The Suburban Collection Showplace in Novi has been selected as the second alternate care facility to expand medical capacity during the state’s response to the COVID-19 pandemic, officials announced Monday.

“This is more good news for Michiganders in our fight against COVID-19,” Gov. Gretchen Whitmer said in a statement. “Having access to more medical facilities and more space for health care professionals to perform their life saving work means we are more able to slow the spread of COVID-19.

“Fighting this virus is going to take all of us working together as Michiganders, and I want to thank everyone who has stepped up to volunteer at a health care facility or donate blood, money, or medical supplies. We will get through this.”

After conversion, the site will provide 250,000 square feet and bed space to accommodate up to 1,000 patients, Whitmer’s office said in a statement.

The state Department of Health and Human Services and Michigan National Guard partnered with the Federal Emergency Management Agency and the U.S. Army Corps of Engineers to assess the site and coordinate federal funding for the expansion, according to the release.

“We are uniquely positioned to be able to support this effort and the fight against COVID-19,” said Blair Bowman, owner of the Suburban Collection Showplace. “We feel it is important to serve as a resource to the state and the community in these times of need.”

This decision comes days after Whitmer announced the state’s first alternate care facility at TCF Center in downtown Detroit.

The U.S. Army Corps of Engineers started construction there Tuesday to create a quarantined hospital setting with 1,000 beds.
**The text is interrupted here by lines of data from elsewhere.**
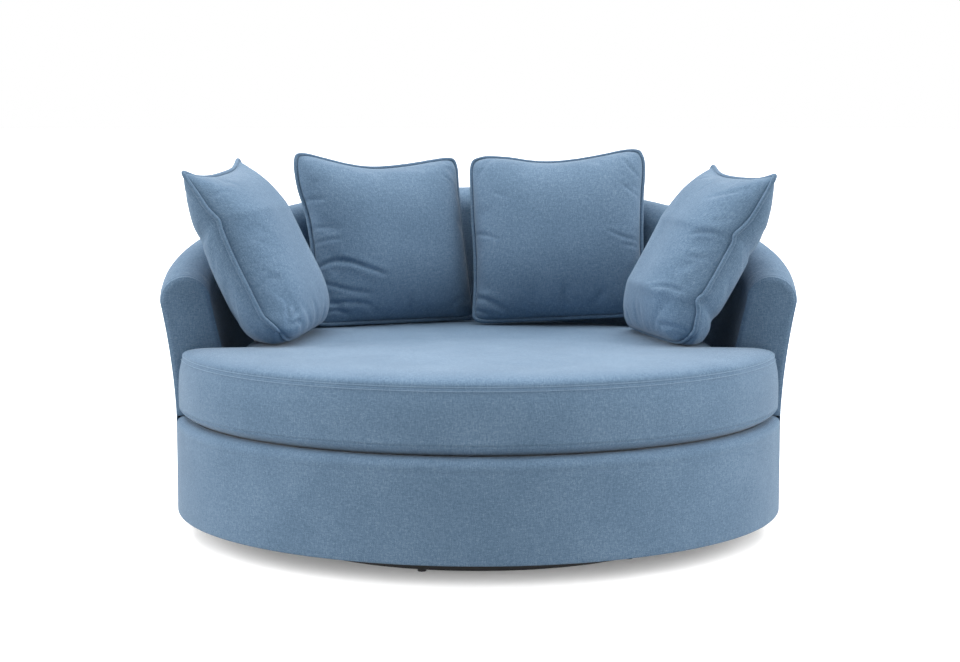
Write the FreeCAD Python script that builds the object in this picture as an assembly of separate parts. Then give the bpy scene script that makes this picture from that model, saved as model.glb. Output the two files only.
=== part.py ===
import FreeCAD, Part
import math
import os

# Round swivel cuddle chair with a loose seat cushion and four loose scatter cushions.
# Millimetres and degrees. The origin is on the floor, on the swivel axis.
# The chair faces -Y, +X is the right side seen from the front, and +Z is up.
# Angles round the chair are counted from its back (+Y), positive towards +X.

V = FreeCAD.Vector

# Drum and deck
BASE_RADIUS = 750.0
FLOOR_GAP = 70.0
BOARD = 18.0
COVER = 4.0
DECK_TOP = 304.8
RING_TOP = 297.0
DRUM_ROLL = 12.0
HEM = 30.0
HEM_THICK = 3.0
FRAME_BOTTOM = FLOOR_GAP + HEM_THICK
FRAME_RADIUS = 741.0
FRAME_SIDES = 24
TOP_RING_BORE = 500.0
BOTTOM_RING_BORE = 600.0
STUD_COUNT = 12

# Wrap-round back and arms
BACK_HEIGHT = 835.0
CREST_DROP = 175.0
CREST_RATE = 0.95
CREST_POWER = 1.2
ARM_ANGLE = 98.5
BACK_TOP_RADIUS = 765.0
ARM_TOP_RADIUS = 786.0
BACK_ROLL = 70.0
ARM_ROLL = 55.0
TUB_RADIUS = 593.0
TUB_OFFSET = -43.0
FLARE_SAG = 0.17
INSIDE_COVER = 5.0
WADDING = 1.8
BACK_FOAM = 35.0
SPANS = 24
SPANS_PER_POST = 3
ARM_SPANS = 6
FACING_DEPTH = 20.0

# Loose seat cushion
SEAT_BOTTOM = 305.3
SEAT_RADIUS = 745.0
SEAT_GAP = 5.0
EAR_GAP = 24.0
EAR_CORNER = 26.0
SEAT_SEAM = 453.5
SEAT_TOP = 481.0

# Loose scatter cushions, corner to corner, all alike
PILLOW_SIZE = 470.0
PILLOW_THICK = 205.0
PILLOW_DRAW = 17.0
PIPING = 4.5

# Swivel
RING_RADIUS = 510.0
RING_WIDTH = 22.0
RING_HEIGHT = 16.0
GLIDE_HEIGHT = 6.0
GLIDE_COUNT = 6
PLATE_SIDE = 300.0
PLATE_THICK = 4.0
ROLLER_PITCH = 90.0
ROLLER_RADIUS = 5.2
ROLLER_LENGTH = 24.0
ROLLER_COUNT = 6
RUNNING_GAP = 0.3


# General shapes

def line(a, b):
    return Part.LineSegment(a, b).toShape()


def arc(a, middle, b):
    return Part.Arc(a, middle, b).toShape()


def closed_wire(points):
    return Part.makePolygon(list(points) + [points[0]])


def prism(points, sweep):
    return Part.Face(closed_wire(points)).extrude(sweep)


def block(x0, x1, y0, y1, z0, z1):
    return Part.makeBox(x1 - x0, y1 - y0, z1 - z0, V(x0, y0, z0))


def disc(radius, z0, height, x=0.0, y=0.0):
    return Part.makeCylinder(radius, height, V(x, y, z0))


def annulus(r_in, r_out, z0, height):
    return disc(r_out, z0, height).cut(disc(r_in, z0, height))


def polygon(sides, radius, z, x=0.0, y=0.0):
    """Wire of a regular polygon with its first corner towards +Y."""
    return closed_wire([V(x, y, z) + polar(360.0 * i / sides, radius, 0.0) for i in range(sides)])


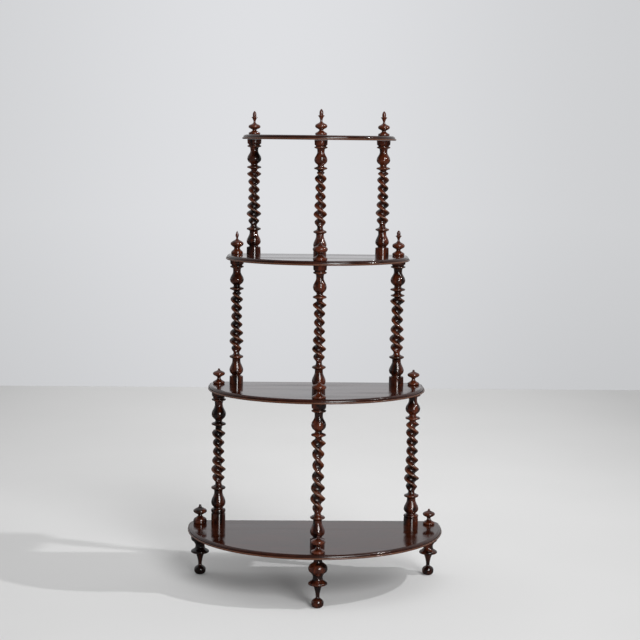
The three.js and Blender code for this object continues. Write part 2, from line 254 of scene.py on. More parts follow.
def add_piece(node, slot, grid, relief):
    """A closed skin over rows of rings listed from the lowest up: quads between neighbouring points
    and one flat face over each end. Each point keeps how far it stands out and the piece's tone. The
    piece takes its node's place."""
    name = f"polished_{node}"
    rows, sides = grid.shape[:2]
    index = np.arange(rows * sides).reshape(rows, sides)
    after = np.roll(index, -1, axis=1)
    quads = np.stack([index[:-1], after[:-1], after[1:], index[1:]], axis=2).reshape(-1, 4)
    loops = np.concatenate([quads.ravel(), index[0, ::-1], index[-1]])
    starts = np.concatenate([np.arange(len(quads)) * 4, len(quads) * 4 + np.array([0, sides])])
    mesh = bpy.data.meshes.new(name)
    mesh.vertices.add(rows * sides)
    mesh.vertices.foreach_set("co", grid.astype(np.float32).ravel())
    mesh.loops.add(len(loops))
    mesh.loops.foreach_set("vertex_index", loops.astype(np.int32))
    mesh.polygons.add(len(starts))
    mesh.polygons.foreach_set("loop_start", starts.astype(np.int32))
    mesh.update(calc_edges=True)
    for key, values in (("relief", relief), ("tone", np.full_like(relief, TONES.get(node, 0.0)))):
        attribute = mesh.attributes.new(key, "FLOAT", "POINT")
        attribute.data.foreach_set("value", values.astype(np.float32).ravel())
    # Marking the sharp edges clears the smooth flags, so these come after it.
    mesh.set_sharp_from_angle(angle=SHARP_ANGLE)
    mesh.polygons.foreach_set("use_smooth", np.arange(len(starts)) < len(quads))
    mesh.materials.append(polished_mahogany(slot))
    piece = add_object(name, mesh)
    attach(piece, BODY)
    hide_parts(node)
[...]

The corps was slated to adapt more than 250,000 square feet on two floors for the additional hospital beds and medical personnel stations.
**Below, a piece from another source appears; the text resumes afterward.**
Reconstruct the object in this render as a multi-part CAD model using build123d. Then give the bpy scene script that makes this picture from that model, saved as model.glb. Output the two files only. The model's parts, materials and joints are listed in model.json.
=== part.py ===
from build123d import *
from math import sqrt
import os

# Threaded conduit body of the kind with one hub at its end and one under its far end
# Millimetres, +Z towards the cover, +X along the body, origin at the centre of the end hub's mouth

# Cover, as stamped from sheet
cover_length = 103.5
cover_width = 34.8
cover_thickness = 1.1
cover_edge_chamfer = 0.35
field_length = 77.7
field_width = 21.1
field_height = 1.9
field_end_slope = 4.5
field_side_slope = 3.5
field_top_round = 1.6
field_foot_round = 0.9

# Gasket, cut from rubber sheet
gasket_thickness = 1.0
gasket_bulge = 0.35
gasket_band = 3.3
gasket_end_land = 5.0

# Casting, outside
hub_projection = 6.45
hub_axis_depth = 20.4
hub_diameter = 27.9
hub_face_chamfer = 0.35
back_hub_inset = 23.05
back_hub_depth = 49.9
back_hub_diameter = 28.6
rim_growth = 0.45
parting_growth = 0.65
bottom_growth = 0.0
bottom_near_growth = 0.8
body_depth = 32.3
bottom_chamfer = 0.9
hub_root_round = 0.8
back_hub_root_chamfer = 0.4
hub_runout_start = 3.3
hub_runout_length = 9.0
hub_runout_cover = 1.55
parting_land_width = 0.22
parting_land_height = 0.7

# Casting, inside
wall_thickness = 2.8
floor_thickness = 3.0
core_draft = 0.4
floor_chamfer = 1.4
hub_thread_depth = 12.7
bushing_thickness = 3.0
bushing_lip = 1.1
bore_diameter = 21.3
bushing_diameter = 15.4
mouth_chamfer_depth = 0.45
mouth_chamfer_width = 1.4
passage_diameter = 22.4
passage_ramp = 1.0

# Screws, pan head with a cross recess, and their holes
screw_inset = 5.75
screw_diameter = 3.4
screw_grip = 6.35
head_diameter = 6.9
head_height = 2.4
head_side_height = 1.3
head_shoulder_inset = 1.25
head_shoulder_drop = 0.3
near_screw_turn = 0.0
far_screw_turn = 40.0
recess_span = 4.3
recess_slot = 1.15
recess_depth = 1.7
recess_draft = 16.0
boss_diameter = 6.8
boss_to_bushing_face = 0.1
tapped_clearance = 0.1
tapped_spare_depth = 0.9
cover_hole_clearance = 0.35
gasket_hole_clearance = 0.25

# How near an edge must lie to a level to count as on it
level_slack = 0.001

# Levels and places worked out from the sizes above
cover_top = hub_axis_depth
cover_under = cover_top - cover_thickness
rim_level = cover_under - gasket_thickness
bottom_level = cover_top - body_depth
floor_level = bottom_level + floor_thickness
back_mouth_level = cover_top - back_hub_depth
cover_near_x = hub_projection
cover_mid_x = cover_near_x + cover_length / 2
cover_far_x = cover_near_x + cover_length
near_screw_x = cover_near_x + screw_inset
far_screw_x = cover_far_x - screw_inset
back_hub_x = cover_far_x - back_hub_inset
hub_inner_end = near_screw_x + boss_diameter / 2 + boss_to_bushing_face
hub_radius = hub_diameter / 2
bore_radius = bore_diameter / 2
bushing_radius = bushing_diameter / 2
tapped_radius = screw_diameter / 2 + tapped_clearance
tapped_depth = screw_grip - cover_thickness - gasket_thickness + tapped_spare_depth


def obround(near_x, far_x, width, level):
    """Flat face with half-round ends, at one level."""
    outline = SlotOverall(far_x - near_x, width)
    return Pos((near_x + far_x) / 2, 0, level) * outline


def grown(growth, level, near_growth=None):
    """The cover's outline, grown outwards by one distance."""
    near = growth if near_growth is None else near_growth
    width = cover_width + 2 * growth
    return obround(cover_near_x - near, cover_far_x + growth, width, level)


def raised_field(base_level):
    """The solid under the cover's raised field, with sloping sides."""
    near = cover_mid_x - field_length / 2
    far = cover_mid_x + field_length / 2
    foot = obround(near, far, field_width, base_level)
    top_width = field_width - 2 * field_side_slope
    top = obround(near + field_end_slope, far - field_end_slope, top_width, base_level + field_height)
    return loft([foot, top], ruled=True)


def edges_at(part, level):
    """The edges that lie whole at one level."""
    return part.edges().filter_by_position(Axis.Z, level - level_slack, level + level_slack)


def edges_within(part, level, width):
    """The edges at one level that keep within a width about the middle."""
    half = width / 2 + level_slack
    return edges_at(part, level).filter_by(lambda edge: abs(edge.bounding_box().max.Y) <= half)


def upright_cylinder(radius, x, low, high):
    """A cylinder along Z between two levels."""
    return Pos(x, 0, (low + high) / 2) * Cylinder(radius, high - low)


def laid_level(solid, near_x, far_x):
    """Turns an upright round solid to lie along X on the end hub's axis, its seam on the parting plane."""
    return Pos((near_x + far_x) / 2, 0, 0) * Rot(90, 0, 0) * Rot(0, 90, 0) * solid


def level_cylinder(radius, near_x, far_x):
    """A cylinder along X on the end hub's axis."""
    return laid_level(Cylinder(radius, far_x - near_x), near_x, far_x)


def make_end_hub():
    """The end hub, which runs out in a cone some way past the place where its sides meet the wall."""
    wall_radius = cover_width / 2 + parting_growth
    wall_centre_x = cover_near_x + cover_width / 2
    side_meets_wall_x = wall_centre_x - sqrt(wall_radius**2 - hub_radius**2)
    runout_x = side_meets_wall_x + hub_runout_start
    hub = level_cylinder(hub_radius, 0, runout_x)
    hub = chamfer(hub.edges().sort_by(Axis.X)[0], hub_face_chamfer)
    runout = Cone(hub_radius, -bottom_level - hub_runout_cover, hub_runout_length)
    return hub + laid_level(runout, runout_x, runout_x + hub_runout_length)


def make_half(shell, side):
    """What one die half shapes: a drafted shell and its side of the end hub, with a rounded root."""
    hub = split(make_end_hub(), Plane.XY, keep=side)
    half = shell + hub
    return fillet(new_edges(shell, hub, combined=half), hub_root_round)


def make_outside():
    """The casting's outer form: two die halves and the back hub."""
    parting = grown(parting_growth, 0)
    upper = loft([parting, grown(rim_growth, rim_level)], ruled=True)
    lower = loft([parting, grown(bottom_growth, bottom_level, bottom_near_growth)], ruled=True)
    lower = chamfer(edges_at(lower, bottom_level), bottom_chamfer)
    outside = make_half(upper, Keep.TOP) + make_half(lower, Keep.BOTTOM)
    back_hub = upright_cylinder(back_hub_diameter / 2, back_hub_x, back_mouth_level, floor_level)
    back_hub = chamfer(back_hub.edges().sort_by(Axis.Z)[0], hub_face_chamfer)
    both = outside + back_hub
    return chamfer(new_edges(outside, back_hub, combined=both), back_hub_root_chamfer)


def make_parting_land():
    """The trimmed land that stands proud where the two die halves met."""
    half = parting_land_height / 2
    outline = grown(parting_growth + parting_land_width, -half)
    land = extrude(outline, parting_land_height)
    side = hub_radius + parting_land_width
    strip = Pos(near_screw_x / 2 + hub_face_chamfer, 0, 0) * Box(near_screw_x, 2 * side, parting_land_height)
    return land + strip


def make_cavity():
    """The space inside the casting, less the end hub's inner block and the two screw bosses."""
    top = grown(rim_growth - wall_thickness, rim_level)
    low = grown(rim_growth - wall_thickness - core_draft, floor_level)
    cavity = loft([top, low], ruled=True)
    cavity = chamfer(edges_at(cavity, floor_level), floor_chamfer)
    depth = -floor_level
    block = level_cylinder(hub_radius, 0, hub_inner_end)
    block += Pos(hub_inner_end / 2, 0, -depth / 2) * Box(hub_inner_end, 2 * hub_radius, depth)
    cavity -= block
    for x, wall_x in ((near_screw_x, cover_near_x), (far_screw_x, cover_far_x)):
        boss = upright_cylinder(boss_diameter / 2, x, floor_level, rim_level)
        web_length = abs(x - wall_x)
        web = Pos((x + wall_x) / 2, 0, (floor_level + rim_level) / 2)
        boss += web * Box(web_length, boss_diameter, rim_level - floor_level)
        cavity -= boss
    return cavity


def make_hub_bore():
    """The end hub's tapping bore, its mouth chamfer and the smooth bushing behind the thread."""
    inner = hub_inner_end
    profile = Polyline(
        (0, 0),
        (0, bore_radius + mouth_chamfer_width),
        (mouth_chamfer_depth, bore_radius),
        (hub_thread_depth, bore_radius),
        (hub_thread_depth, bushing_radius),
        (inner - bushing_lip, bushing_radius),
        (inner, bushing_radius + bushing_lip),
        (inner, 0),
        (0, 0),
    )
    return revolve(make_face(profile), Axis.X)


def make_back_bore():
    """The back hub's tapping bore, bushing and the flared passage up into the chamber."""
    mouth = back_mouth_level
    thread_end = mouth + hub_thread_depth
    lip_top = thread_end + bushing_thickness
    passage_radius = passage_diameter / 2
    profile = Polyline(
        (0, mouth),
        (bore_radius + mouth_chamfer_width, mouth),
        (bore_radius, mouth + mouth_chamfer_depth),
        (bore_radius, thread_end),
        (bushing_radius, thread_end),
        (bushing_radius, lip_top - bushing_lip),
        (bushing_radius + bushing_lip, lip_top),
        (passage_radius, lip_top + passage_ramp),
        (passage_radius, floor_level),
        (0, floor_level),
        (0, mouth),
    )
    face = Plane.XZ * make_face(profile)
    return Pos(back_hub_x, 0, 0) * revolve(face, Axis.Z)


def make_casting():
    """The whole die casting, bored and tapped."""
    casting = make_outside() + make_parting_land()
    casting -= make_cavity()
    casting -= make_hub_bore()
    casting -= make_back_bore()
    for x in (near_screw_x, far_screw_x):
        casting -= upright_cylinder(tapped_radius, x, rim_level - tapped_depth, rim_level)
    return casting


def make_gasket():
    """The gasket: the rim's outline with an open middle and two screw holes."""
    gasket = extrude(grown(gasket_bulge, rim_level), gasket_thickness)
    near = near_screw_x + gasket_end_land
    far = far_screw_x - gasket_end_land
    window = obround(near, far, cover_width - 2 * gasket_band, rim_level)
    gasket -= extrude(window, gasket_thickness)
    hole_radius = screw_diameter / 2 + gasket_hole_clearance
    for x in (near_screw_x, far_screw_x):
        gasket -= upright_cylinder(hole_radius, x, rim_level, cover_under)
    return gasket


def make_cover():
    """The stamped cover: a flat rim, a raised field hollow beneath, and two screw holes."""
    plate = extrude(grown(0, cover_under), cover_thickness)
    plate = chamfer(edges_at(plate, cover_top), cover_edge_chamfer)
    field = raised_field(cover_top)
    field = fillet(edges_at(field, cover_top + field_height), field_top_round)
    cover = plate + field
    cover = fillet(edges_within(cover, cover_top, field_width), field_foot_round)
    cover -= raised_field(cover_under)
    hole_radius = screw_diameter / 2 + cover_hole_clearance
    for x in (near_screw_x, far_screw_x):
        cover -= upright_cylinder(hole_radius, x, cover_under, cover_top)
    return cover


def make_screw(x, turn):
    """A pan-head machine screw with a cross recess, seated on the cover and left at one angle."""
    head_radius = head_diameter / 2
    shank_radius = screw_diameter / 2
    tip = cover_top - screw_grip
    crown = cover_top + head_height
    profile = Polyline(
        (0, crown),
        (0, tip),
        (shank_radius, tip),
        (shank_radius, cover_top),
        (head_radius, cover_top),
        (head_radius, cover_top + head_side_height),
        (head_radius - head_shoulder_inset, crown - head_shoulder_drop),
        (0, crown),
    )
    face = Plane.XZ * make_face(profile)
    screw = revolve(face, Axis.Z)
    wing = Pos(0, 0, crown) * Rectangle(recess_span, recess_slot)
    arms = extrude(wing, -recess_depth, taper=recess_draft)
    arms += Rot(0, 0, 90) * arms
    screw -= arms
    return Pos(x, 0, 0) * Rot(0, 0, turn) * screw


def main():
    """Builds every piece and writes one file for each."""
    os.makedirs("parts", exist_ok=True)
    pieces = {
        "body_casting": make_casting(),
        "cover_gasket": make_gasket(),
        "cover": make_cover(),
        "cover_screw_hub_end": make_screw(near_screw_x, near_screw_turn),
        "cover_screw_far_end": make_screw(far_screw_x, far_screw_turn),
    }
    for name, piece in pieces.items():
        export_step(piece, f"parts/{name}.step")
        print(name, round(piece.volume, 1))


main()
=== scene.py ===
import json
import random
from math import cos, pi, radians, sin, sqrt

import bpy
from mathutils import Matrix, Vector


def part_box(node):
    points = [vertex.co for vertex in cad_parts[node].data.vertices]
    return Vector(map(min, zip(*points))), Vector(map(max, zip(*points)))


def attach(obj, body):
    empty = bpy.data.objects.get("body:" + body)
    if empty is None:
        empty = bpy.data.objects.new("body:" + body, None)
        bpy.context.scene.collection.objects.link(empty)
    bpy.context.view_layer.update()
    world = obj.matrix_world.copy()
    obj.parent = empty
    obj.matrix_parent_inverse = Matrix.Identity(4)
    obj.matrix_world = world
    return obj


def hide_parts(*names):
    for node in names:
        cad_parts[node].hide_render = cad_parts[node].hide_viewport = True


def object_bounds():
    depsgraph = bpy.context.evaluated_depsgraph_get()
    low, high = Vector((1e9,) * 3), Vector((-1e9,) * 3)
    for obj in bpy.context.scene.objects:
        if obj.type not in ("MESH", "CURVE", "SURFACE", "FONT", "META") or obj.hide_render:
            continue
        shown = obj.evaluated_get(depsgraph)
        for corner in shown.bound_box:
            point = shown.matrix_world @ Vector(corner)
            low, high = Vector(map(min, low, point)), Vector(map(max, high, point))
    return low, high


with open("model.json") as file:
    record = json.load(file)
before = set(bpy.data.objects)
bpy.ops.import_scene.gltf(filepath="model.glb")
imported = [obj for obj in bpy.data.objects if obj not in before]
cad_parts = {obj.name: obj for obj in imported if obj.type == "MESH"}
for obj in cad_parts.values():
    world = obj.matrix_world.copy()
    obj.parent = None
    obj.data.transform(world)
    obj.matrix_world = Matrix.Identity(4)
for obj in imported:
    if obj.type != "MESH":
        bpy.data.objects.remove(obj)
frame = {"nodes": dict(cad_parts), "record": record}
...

“In addition to TCF Center and the Suburban Collection Showplace, other locations in Michigan are under consideration for future expansion, based on anticipated need,” state officials said.

Earlier Monday, the state reported it has 17,221 confirmed cases of the coronavirus and 727 deaths.

Michigan ranks third among all U.S. states, behind only New York and New Jersey, for the number of COVID-19 cases, according to the Johns Hopkins University & Medicine Coronavirus Resource Center.

Some medical experts believe the peak for cases may not be until May.